Active noise cancelling is equally effective. It serves commuters, office workers, and travelers who need to reduce ambient noise without turning up the volume. The physics of destructive interference, when applied within a sealed cavity, reduces low-frequency noise by 20 to 30 decibels. That is the difference between a jet cabin and a quiet room.
But combining the two in a single product, as currently conceived, violates the physical requirements of at least one of them. A sealed ear canal kills bone conduction's reason to exist. An open ear canal kills noise cancelling's ability to function. There is no middle ground because the constraint is binary: the ear canal is either sealed or it is not.
Future engineering may find a workaround. Directional acoustic interference, advanced feedforward algorithms, or entirely new transduction methods might one day allow partial noise reduction without a physical seal. But that would be a fundamentally different technology, not a combination of existing bone conduction and existing ANC.
Until then, the honest answer to a consumer asking for bone conduction headphones with noise cancelling is the same answer a physicist would give: pick one. You can hear through your bones while remaining aware of your surroundings, or you can silence the world through active cancellation in a sealed cavity. You cannot do both, because the physics of sound propagation does not negotiate with product roadmaps.

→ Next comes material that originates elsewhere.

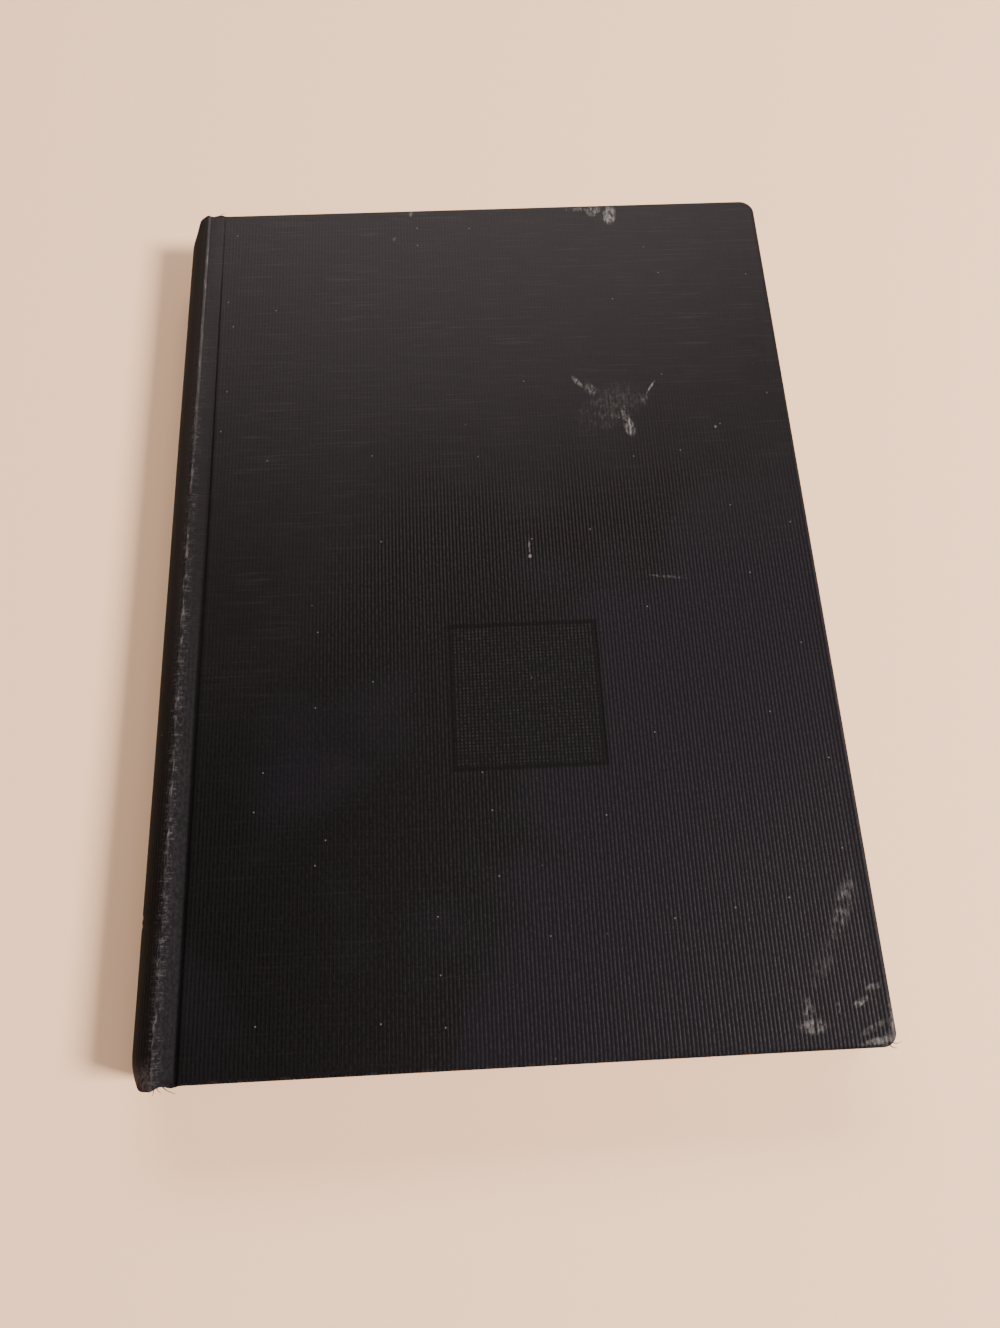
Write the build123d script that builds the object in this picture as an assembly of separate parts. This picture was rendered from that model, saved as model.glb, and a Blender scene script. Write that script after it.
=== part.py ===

The cochlea does not care about marketing departments. It responds to mechanical energy, whether delivered by air pressure through a sealed canal or by vibration through the skull bone. It is a remarkably sensitive instrument, capable of detecting displacements smaller than the diameter of a hydrogen atom. It deserves input from engineers who respect what it can and cannot do. Beethoven, biting down on his wooden rod, understood this intuitively. He did not ask the rod to cancel the noise of Vienna. He asked it to deliver signal through a pathway that worked. Two hundred years later, that remains the correct question.